Given the synergies between some of the identified challenges of Tea2030 and our UKIERI project objectives, I took their website invite offer up to contact the team regarding the possibility of working with them. I received an enthusiastic response inviting me to attend a workshop the team were hosting in London. This half-day event (held in November 2014) provided an excellent opportunity to engage with many tea industry experts and a chance for me to discuss our research with a captive industry-focussed audience; in fact, out of the 30 attendees only two were from academic institutions.
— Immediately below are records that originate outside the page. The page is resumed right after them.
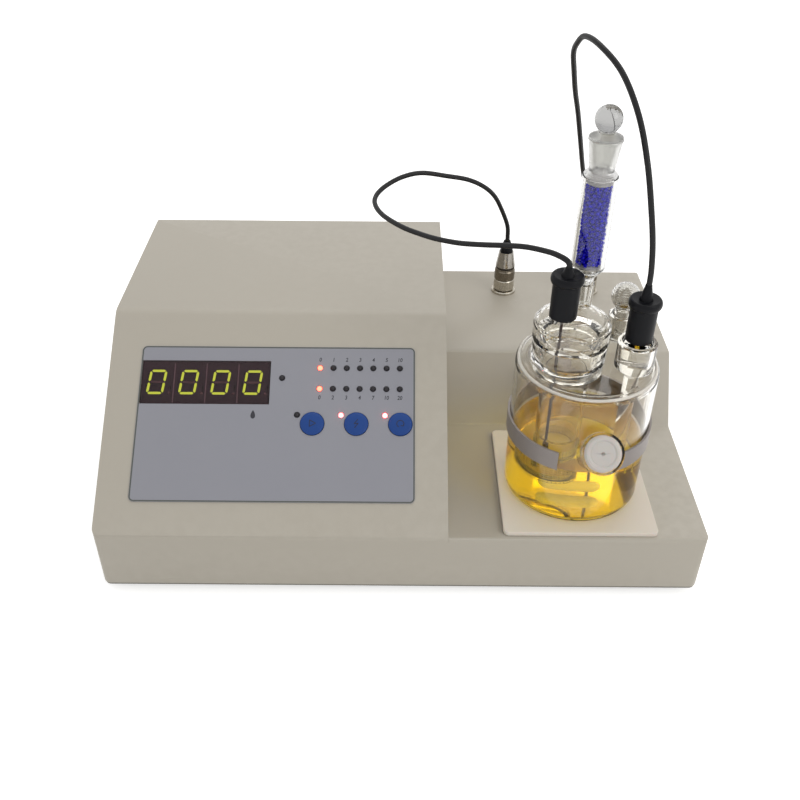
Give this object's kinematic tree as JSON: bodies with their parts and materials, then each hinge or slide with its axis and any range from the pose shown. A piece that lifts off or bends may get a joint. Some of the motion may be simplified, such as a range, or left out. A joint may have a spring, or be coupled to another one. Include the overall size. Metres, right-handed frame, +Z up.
{
  "type": "coulometric moisture meter",
  "caption": "Bench moisture meter: sloped control console beside a low platform that carries a glass titration cell with electrodes and a drying tube.",
  "frame": {"origin": "middle of the housing's footprint, at bench level under the rubber feet", "axes": "+Z up, +Y from the front to the back, +X to the right as seen by the user"},
  "size_m": [0.35, 0.2634, 0.2913],
  "materials": {
    "housing_paint": "fine-textured warm grey paint",
    "foot_rubber": "matt",
    "screw_steel": "zinc-plated",
    "panel_print": "satin blue-grey film with a thin dark border",
    "display_tint": "dark brown-red filter",
    "digit_body": "dark face with white segments",
    "board_green": "solder resist",
    "lamp_dark": "unlit lamp",
    "lamp_amber": "lit lamp",
    "lamp_red": "lit lamp",
    "core_steel": "varnished laminations",
    "winding_copper": "enamelled copper under tape",
    "motor_steel": "plated",
    "carrier_plastic": "moulded",
    "magnet_nickel": "nickel-plated",
    "black_plastic": "moulded",
    "key_blue": "satin moulded key",
    "nickel": "satin nickel plate",
    "pad_white": "white plastic sheet",
    "clip_metal": "matt strip",
    "cell_glass": "clear blown glass",
    "reagent": "clear amber liquid",
    "septum_white": "white silicone",
    "stir_white": "fluoropolymer jacket",
    "frit": "porous plate",
    "platinum": "bright wire and mesh",
    "cap_black": "moulded cap",
    "stem_dark": "sheathed wire",
    "lead_black": "smooth jacket",
    "gel_blue": "blue indicating beads",
    "cotton": "loose wool"
  },
  "bodies": {
    "housing": {"upper_shell": "housing_paint", "base_plate": "housing_paint", "rear_panel": "housing_paint", "rubber_feet": "foot_rubber", "housing_screws": "screw_steel", "panel_film": "panel_print", "display_filter": "display_tint", "digit_modules": "digit_body", "display_board": "board_green", "dark_lamps": "lamp_dark", "amber_lamps": "lamp_amber", "red_lamps": "lamp_red", "standoffs": "screw_steel", "main_board": "board_green", "transformer_core": "core_steel", "transformer_winding": "winding_copper", "stirrer_motor": "motor_steel", "motor_bracket": "motor_steel", "mains_inlet": "black_plastic", "switch_frame": "black_plastic", "speed_control": "motor_steel", "panel_sockets": "nickel", "vessel_pad": "pad_white", "vessel_clip": "clip_metal", "clip_bracket": "clip_metal", "clip_fasteners": "screw_steel"},
    "stirrer_drive": {"magnet_carrier": "carrier_plastic", "drive_magnets": "magnet_nickel"},
    "fuse_tray": {"fuse_drawer": "black_plastic"},
    "rocker": {"power_rocker": "black_plastic"},
    "knob": {"speed_knob": "black_plastic"},
    "start_key": {"key_start": "key_blue"},
    "electrolysis_key": {"key_electrolysis": "key_blue"},
    "stir_key": {"key_stir": "key_blue"},
    "vessel": {"reaction_vessel": "cell_glass", "electrolyte": "reagent"},
    "septum": {"injection_septum": "septum_white"},
    "stirrer_bar": {"stir_bar": "stir_white"},
    "chamber": {"cathode_chamber": "cell_glass", "catholyte": "reagent", "diaphragm": "frit", "anode_mesh": "platinum"},
    "electrolysis_electrode": {"electrolysis_cap": "cap_black", "electrolysis_stem": "stem_dark", "electrolysis_lead": "lead_black", "electrolysis_plug": "nickel", "electrolysis_boot": "cap_black"},
    "electrolysis_coupling": {"electrolysis_ring": "nickel"},
    "dryer": {"drying_tube": "cell_glass", "silica_gel": "gel_blue", "cotton_plugs": "cotton"},
    "dryer_stopper": {"drying_tube_stopper": "cell_glass"},
    "measuring_electrode": {"measuring_cap": "cap_black", "measuring_stem": "cell_glass", "measuring_pins": "platinum", "measuring_lead": "lead_black", "measuring_plug": "nickel", "measuring_boot": "cap_black"},
    "measuring_coupling": {"measuring_ring": "nickel"},
    "neck_stopper": {"port_stopper": "cell_glass"}
  },
  "joints": [
    {"name": "vessel_lift", "type": "slide", "parent": "housing", "child": "vessel", "axis": [0, 0, 1], "range_m": [0, 0.06]},
    {"name": "chamber_lift", "type": "slide", "parent": "vessel", "child": "chamber", "axis": [0, 0, 1], "range_m": [0, 0.09]},
    {"name": "electrolysis_electrode_lift", "type": "slide", "parent": "chamber", "child": "electrolysis_electrode", "axis": [0, 0, 1], "range_m": [0, 0.116]},
    {"name": "drying_tube_lift", "type": "slide", "parent": "chamber", "child": "dryer", "axis": [0, 0, 1], "range_m": [0, 0.03]},
    {"name": "drying_stopper_lift", "type": "slide", "parent": "dryer", "child": "dryer_stopper", "axis": [0, 0, 1], "range_m": [0, 0.03]},
    {"name": "measuring_electrode_lift", "type": "slide", "parent": "vessel", "child": "measuring_electrode", "axis": [0, 0, 1], "range_m": [0, 0.09]},
    {"name": "neck_stopper_lift", "type": "slide", "parent": "vessel", "child": "neck_stopper", "axis": [0, 0, 1], "range_m": [0, 0.03]},
    {"name": "septum_pull", "type": "slide", "parent": "vessel", "child": "septum", "axis": [0, -0.809, 0.5878], "range_m": [0, 0.012]},
    {"name": "drive_spin", "type": "hinge", "parent": "housing", "child": "stirrer_drive", "pos_m": [0.1016, -0.071, 0.034], "axis": [0, 0, 1], "continuous": true},
    {"name": "stir_bar_spin", "type": "hinge", "parent": "vessel", "child": "stirrer_bar", "pos_m": [0.1016, -0.071, 0.0548], "axis": [0, 0, 1], "continuous": true},
    {"name": "start_press", "type": "slide", "parent": "housing", "child": "start_key", "axis": [0, 0.5662, -0.8243], "range_m": [0, 0.0008], "stiffness_N_per_m": 300},
    {"name": "electrolysis_press", "type": "slide", "parent": "housing", "child": "electrolysis_key", "axis": [0, 0.5662, -0.8243], "range_m": [0, 0.0008], "stiffness_N_per_m": 300},
    {"name": "stir_press", "type": "slide", "parent": "housing", "child": "stir_key", "axis": [0, 0.5662, -0.8243], "range_m": [0, 0.0008], "stiffness_N_per_m": 300},
    {"name": "rocker_tilt", "type": "hinge", "parent": "housing", "child": "rocker", "pos_m": [-0.085, 0.1185, 0.042], "axis": [0, 0, 1], "range_deg": [0, 16]},
    {"name": "fuse_drawer_slide", "type": "slide", "parent": "housing", "child": "fuse_tray", "axis": [0, 1, 0], "range_m": [0, 0.02]},
    {"name": "speed_turn", "type": "hinge", "parent": "housing", "child": "knob", "pos_m": [0.065, 0.1265, 0.044], "axis": [0, 1, 0], "range_deg": [-135, 135]},
    {"name": "electrolysis_ring_turn", "type": "hinge", "parent": "electrolysis_electrode", "child": "electrolysis_coupling", "pos_m": [0.073, 0.091, 0.088], "axis": [0, 0, 1], "continuous": true},
    {"name": "measuring_ring_turn", "type": "hinge", "parent": "measuring_electrode", "child": "measuring_coupling", "pos_m": [0.132, 0.091, 0.088], "axis": [0, 0, 1], "continuous": true}
  ],
  "couplings": [
    {"joint": "stir_bar_spin", "follows": "drive_spin", "ratio": 1}
  ]
}
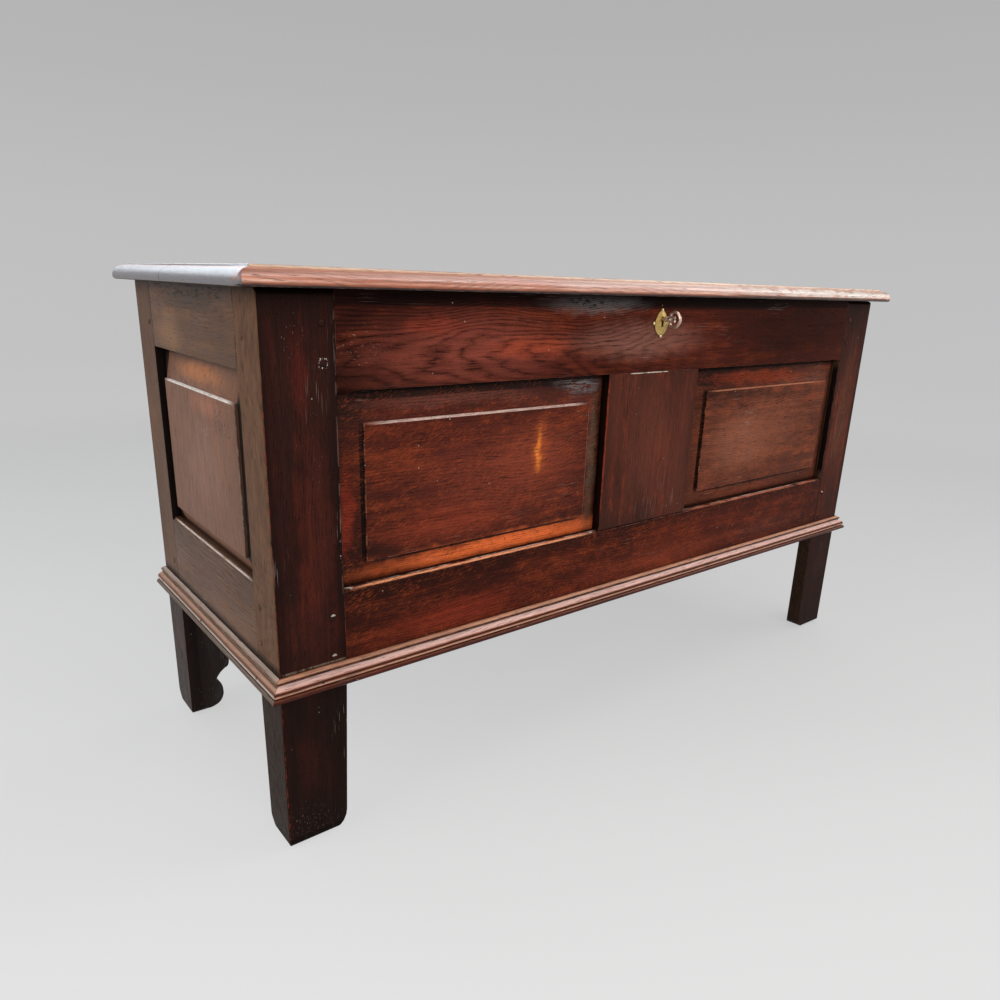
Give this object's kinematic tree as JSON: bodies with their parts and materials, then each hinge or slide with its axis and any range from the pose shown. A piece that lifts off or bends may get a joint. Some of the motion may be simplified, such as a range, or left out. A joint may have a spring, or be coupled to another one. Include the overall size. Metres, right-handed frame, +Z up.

The workshop topic focussed on making sense of sustainable landscapes for the tea sector. A highly interactive atmosphere provided an ideal set-up to push forward key conceptual thinking on defining sustainable landscapes for the tea industry, select a series of case study regions to pursue at the landscape-level, and explore tools which are pushing forward multi-scale sustainable solutions throughout the tea value chain. Following break-out sessions, group consensus refined three internationally important tea regions as case studies: (i) Assam, Northeast India (ii) Southern Malawi, and (iii) Mau, Kenya. These landscapes are of varying scales with high economic value, a diversity of environmental attributes and have both common and distinct sustainability challenges. Various ideas arose regarding a clearer definition of sustainable landscapes, including the need to explicitly integrate sustainable livelihoods. Tools for sustainable landscape management within the three regions were discussed but it was evident that case studies needed further development to fully evaluate the success and potential of landscape approaches.


What’s next for Tea2030?

The final outcome of the workshop identified key roles for members of the Tea2030 consortium to pursue in making the value chain more sustainable at a landscape scale. These roles relate to ideas which have potential to build upon ongoing solutions and address opportunities in the case study regions. For example, an idea to better promote the consumer-producer relationship for retailing tea, similar to the success achieved within the coffee industry in recent years whereby consumers are engaged with the production status of the coffee they are purchasing (e.g. labelling of fairtrade certification; organic; tea estate responsible for production etc.), was suggested as an opportunity for multiple Tea2030 actors to play a role in promoting sustainable practices to enhance the value chain for case study areas. The next stage is for members to take their key roles and translate these into a case for action to ensure that tea landscapes have future sustainability and tea can be championed as a hero crop through a sustainable value chain. Further workshops will be planned to discuss collaborator engagement and progress.